This is not my regular CicLAvia post.
Normally, I finish up an event with a photo recap, but yesterday’s news caught me off guard.
I’ve been hearing something about a Valley return, but not the Pacoima / Arleta / Panorama redux from two years ago.
I felt a little empty after CiclaValley 2.0 because it clearly wasn’t as much of a success as the North Hollywood / Studio City inaugural edition.
Clearly, the early rain had a big effect as crowds did increase in the afternoon, but when the forecast calls for showers a few days before, it’s understandable when people make other plans.
Mural Mile is coming back!
Last month’s San Fernando Street Festival was a pretty big success and hopefully the NE Valley will ride this momentum.
Having two months of notice doesn’t give me much time to prep a preview, but since this is the same course, guess who gets to use the cut and paste function?
While the timing of this announcement could have been better, I’m still living off the high from yesterday’s event.
The Heart of the Foothills showed the strength of CicLAvias.
Do most people from Los Angeles know about the Pomona Valley?
I’m not even going to summon my R & D Department because the answer is no.
Unless you’re a local to the area, most of us zoom by on either the 10 or 210 freeways on our way to weekend trips to Palm Springs, Big Bear, Vegas and the like.
I’ve passed though enough to know there’s a lot of intrigue there, but you’re going to have to see PV at street level and what better way than a CicLAvia?
I didn’t have all the time in the world to explore, so I skipped Claremont since it was the area I was most familiar.
Attendance was strong and it was apparent that the locals came prepared leaving a great impression for all that came.
The Pomona Hub was pretty jacked especially with the County Fair representing.
One of the first things I saw at the start of the day was this little seat rack modification via a broken skateboard. Smart.

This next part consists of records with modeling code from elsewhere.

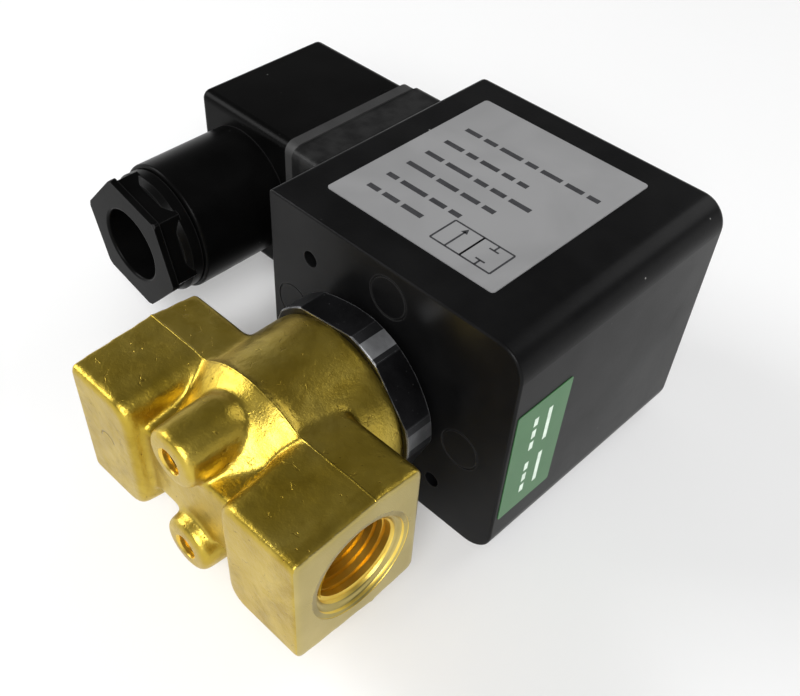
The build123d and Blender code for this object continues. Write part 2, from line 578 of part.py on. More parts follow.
# ---- plug_screw and its seal: hold the plug on the coil ----
with BuildPart() as plug_screw:
    bar(SCREW_HEAD_R, PLUG_FAR_X - 0.6, PLUG_FAR_X + 0.7, PLUG_Y, 0, mode=Mode.ADD)
    fillet(plug_screw.faces().sort_by(Axis.X)[0].edges(), 0.5)
    bar(SCREW_R, PLUG_FAR_X + 0.6, PEDESTAL_X + 5, PLUG_Y, 0, mode=Mode.ADD)
    block((PLUG_FAR_X - 2, PLUG_Y - 4, -0.4), (PLUG_FAR_X + 0.1, PLUG_Y + 4, 0.4),
          mode=Mode.SUBTRACT)
plug_screw.part.label = "plug_screw"

with BuildPart() as plug_screw_seal:
    bar(3.3, PLUG_FAR_X + 0.7, PLUG_FAR_X + 1.3, PLUG_Y, 0, mode=Mode.ADD)
    bar(1.6, PLUG_FAR_X, PLUG_FAR_X + 2, PLUG_Y, 0)
plug_screw_seal.part.label = "plug_screw_seal"

# ---- cable gland: grommet, washer and nut in the sleeve ----
with BuildPart() as gland_grommet:
    turned([
        (3.6, GLAND_SPIGOT_Y + 1.0), (SLEEVE_BORE_R - 0.1, GLAND_SPIGOT_Y + 1.0),
        (SLEEVE_BORE_R - 0.1, SLEEVE_SEAT_Y - 0.2), (6.5, SLEEVE_SEAT_Y + 1.0),
        (3.6, SLEEVE_SEAT_Y + 1.0),
    ], x=GLAND_X)
gland_grommet.part.label = "gland_grommet"

with BuildPart() as gland_washer:
    washer(SLEEVE_BORE_R - 0.1, 6.3, GLAND_SPIGOT_Y, GLAND_SPIGOT_Y + 1.0, x=GLAND_X)
gland_washer.part.label = "gland_washer"

with BuildPart() as gland_nut:
    for low_y, high_y, flats in (
        (GLAND_END_Y, GLAND_FLANGE_Y, GLAND_ACROSS_FLATS),
        (GLAND_FLANGE_Y, GLAND_HEX_Y, GLAND_BODY_FLATS),
    ):
        with BuildSketch(across_stem(low_y)):
            with Locations((GLAND_X, 0)):
                RegularPolygon(flats / 2, 6, major_radius=False, rotation=GLAND_TURN)
        extrude(amount=high_y - low_y)
    turned([
        (0, GLAND_END_Y), (GLAND_TURNED_R - 0.2, GLAND_END_Y),
        (GLAND_TURNED_R, GLAND_END_Y + 0.4), (GLAND_TURNED_R, GLAND_HEX_Y),
        (0, GLAND_HEX_Y),
    ], x=GLAND_X, mode=Mode.INTERSECT)
    turned([
        (0, GLAND_HEX_Y - 1.4), (9.6, GLAND_HEX_Y - 1.4), (10.2, GLAND_HEX_Y - 0.4),
        (10.2, SLEEVE_END_Y - 0.3), (SLEEVE_BORE_R - FIT, SLEEVE_END_Y - 0.3),
        (SLEEVE_BORE_R - FIT, GLAND_SPIGOT_Y), (0, GLAND_SPIGOT_Y),
    ], x=GLAND_X)
    washer(GLAND_HOLE_R, 0, GLAND_END_Y - 1, GLAND_SPIGOT_Y + 1, x=GLAND_X, mode=Mode.SUBTRACT)
    mouth = gland_nut.edges().filter_by(
        lambda e: e.geom_type == GeomType.CIRCLE
        and abs(e.radius - GLAND_HOLE_R) < 0.01 and middle(e).Y < GLAND_END_Y + 0.1
    )
    fillet(mouth, 0.5)
gland_nut.part.label = "gland_nut"

PIECES = (
    valve_body, tube_nut, tube_o_ring, armature_tube, fixed_core, plunger, seat_seal,
    return_spring, coil_seal_lower, coil_housing, yoke_frame, coil_bobbin, coil_winding,
    terminal_blades, clamp_washer, lock_washer, retaining_nut, name_plate, voltage_label,
    plug_gasket, plug_housing, terminal_block, terminal_contacts, terminal_screws, plug_screw,
    plug_screw_seal, gland_grommet, gland_washer, gland_nut,
)

os.makedirs("parts", exist_ok=True)
for piece in PIECES:
    export_step(piece.part, f"parts/{piece.part.label}.step")
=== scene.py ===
import json
import math
import random

import bmesh
import bpy
import numpy as np
from mathutils import Matrix, Vector


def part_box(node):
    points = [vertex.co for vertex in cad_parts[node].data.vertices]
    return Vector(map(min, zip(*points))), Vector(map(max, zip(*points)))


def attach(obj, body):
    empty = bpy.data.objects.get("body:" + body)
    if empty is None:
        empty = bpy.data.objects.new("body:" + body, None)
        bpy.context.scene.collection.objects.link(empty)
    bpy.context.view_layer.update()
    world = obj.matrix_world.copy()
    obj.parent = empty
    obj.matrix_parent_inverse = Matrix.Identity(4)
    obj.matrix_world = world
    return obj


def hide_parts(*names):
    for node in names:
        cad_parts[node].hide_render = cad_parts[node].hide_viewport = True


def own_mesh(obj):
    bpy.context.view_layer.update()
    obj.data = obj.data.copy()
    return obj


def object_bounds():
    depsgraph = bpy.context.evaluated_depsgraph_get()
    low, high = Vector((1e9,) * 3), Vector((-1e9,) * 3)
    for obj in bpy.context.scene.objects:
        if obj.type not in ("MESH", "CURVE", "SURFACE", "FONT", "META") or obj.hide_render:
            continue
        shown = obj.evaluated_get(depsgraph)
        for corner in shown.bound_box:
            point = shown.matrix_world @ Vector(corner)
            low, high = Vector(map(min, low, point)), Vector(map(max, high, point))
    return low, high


# Looks for the solenoid valve. X runs along the ports, Y along the stem, Z out of the name plate.
# Lengths are metres, or millimetres multiplied by MM.

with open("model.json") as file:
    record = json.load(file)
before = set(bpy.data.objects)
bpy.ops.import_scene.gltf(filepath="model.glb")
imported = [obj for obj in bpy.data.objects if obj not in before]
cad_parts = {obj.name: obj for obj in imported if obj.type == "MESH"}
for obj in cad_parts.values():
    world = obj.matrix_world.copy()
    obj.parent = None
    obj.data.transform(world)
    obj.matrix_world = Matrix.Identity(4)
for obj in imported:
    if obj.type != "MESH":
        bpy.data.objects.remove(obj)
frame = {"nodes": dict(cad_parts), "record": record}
CAD_BOX = [list(corner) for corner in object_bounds()]
NODES = frame["nodes"]
MM = 0.001
BODY = "valve"


# ---- places, read from the frame or given in millimetres ----
def mount(name):
    """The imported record's mount of that name."""
    return next(m for m in frame["record"]["mounts"] if m["name"] == name)


BODY_LOW, BODY_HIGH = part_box("valve_body")
COIL_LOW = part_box("coil_housing")[0]
PLATE_LOW, PLATE_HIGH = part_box("name_plate")
GREEN_LOW, GREEN_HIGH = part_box("voltage_label")
PORT_R = mount("port_out")["dims"]["r_mm"] * MM
PORT_Y = mount("port_out")["pos_m"][1]
FIXING_R = mount("base_bolts")["dims"]["hole_r_mm"] * MM
FIXING_Z = mount("base_bolts")["dims"]["spacing_y_mm"] * MM / 2
PARTING_Y = 13.0 * MM                   # parting plane of the forging
PORT_MOUTH_R = 8.2 * MM                 # spot face around each port
SOCKET_R = 9.2 * MM                     # threaded socket of the tube nut
PEDESTAL_X = COIL_LOW.x + 12.3 * MM     # the coil's plug pedestal ends here
NUT_CORNER_R = 14.33 * MM               # the nut's turned corners lie outside this radius
NUT_HIGHLIGHT_STRIPS = ((66.5, 1.0), (8.0, 0.35))   # direction of each painted highlight strip on the turned corners in degrees, and its strength
NUT_HIGHLIGHT_HALF = 5.2                     # half width of each painted highlight strip, in degrees
NUT_TURNED_WEAR = 0.06                  # wear on the rest of each turned corner
MARK_CENTRE = (-14.9 * MM, 0.0, 0.4 * MM)   # small arc stamped in the inlet block's base
MARK_R = 1.4 * MM
MARK_HEIGHT = 4.0 * MM                  # the stamp stays below this height
TINY = 0.02 * MM


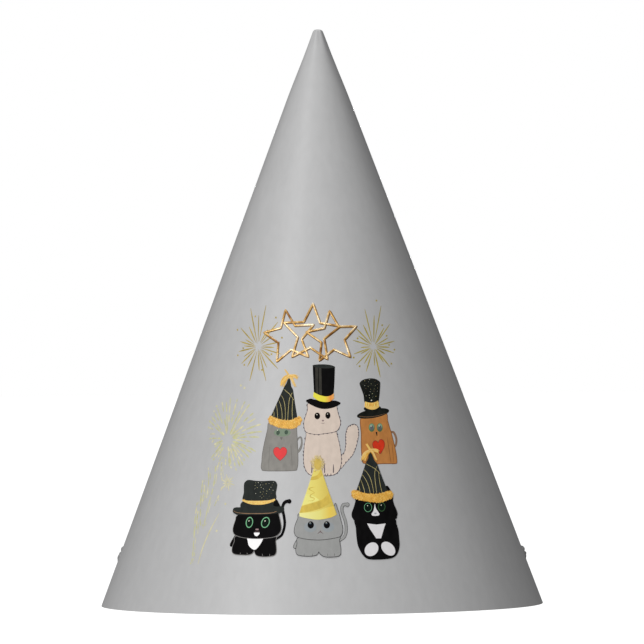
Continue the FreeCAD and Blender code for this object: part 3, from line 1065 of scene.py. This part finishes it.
def stone_cat():
    """Top left: a grey cat in a striped cone hat, with a red heart on its chest."""
    cat = Motif("print_cat_stone", -13, 43.7)
    loop = smooth([
        (5.6, 9.6), (6.2, 10.4), (6.8, 10.5), (7.05, 9.5), (7, 8.3), (6.7, 7.3), (6.2, 6.4),
        (5.6, 5.9),
    ], False)
    cat.stroke(loop, [0.5, 0.5, 0.55, 0.75, 0.7], 1, STONE_LINE)
    cat.stroke(loop, [0.3, 0.3, 0.32, 0.5, 0.45], 2, STONE_GREY)
    cat.edged(smooth([
        (-6, 1.5), (-5.8, 3), (-5.65, 5), (-5.2, 7.6), (-4.6, 10.2), (-3.9, 13), (-3.3, 15.2),
        (1, 15.6), (5.4, 15.4), (5.5, 13), (5.65, 10), (5.8, 7), (5.85, 4.4), (5.8, 2.2),
        (5.5, 0.8), (4.9, 0.3), (0, 0.15), (-5, 0.25), (-5.8, 0.7),
    ]), 3, STONE_GREY, 0.18, STONE_LINE)
    cat.line([(-3.5, 0.6), (-3.4, 4), (-3.2, 7.6)], [0.06, 0.14, 0.05], 4, STONE_LINE)
    cat.line([(4, 0.6), (3.9, 4.2), (3.6, 8.6)], [0.06, 0.14, 0.05], 4, STONE_LINE)
    cat.patch(oval(0.9, 12, 2.7, 1.2), 4, GREEN_HAZE)
    for x, y, across, up in ((-0.45, 12, 0.55, 0.75), (2.2, 12.1, 0.58, 0.68)):
        cat.patch(oval(x, y, across, up, -15), 5, EYE_DEEP)
    cat.patch(oval(-0.6, 12.75, 0.16, 0.14, 0, 10), 6, GLINT)
    cat.shape([(0.2, 10.5), (1, 10.5), (0.75, 9.9), (0.6, 9.6), (0.45, 9.9)], 4, STONE_LINE)
    cat.edged(heart(0.2, 5.45, 4.3, 4.15), 4, RED, 0.12, RED_EDGE)
    striped_cone(cat, (-2.75, 17.2), (5.75, 16.4), (3.25, 29.3), 1.4, 4)
    plush_band(cat, [
        (-3.6, 16.1), (-3, 17.1), (-1.5, 16.5), (0, 16.1), (2, 15.8), (4, 15.95), (5.6, 16.6),
        (6.5, 16.9),
    ], [
        (-3.2, 15), (-2, 14.3), (0, 13.65), (2, 13.3), (4, 13.3), (5.5, 13.8), (6.5, 14.7),
        (7.1, 16),
    ], 6, 21)
    tassel(cat, 3.25, 29.2, 6, 22)
    cat.finish()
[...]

For this one stretch in Pomona, you almost couldn’t put these houses any closer to the street. You don’t see too many single family residences like that.
I never thought about just hanging out with my friends on a train track…until this!
This doesn’t fully illustrate the bike parking problem Old Stump Brewing Company had. The whole building was surrounded by these leaners, but it was so bad that even the building across the street had an equal amount of overflow.
You ever thought about selling street tacos out of your home? If it’s a CicLAvia, then you’ve got customers.
La Verne proved once again how bad CicLAvias are for business….
La Verne is another century+ old community with a lot of great remaining architecture. This part of it’s downtown was standing room only for the day.
This classic Firestone was pretty empty. Imagine if they sold bike tires!
I hadn’t heard of Damien High School before today, but it looked 90210 nice. Plus, they have a mountain biking team!
San Dimas also has a deep roots. The Martin House was built in 1900, but moved across the street from City Hall thirty yeas ago.
There is a western feel for San Dimas, although I’m pretty sure shootouts aren’t allowed.
This old-timeyness made me want an ice cream. I’m still working on the connection of this thought.
One thing to remember at CicLAvias is to wander off course. I remember that San Dimas was used to depict 1920’s Los Angeles for the movie Changelng and there’s blocks and blocks of this Americana abound.
Once again, it’s time to say goodbye to CicLAvia until June 25th!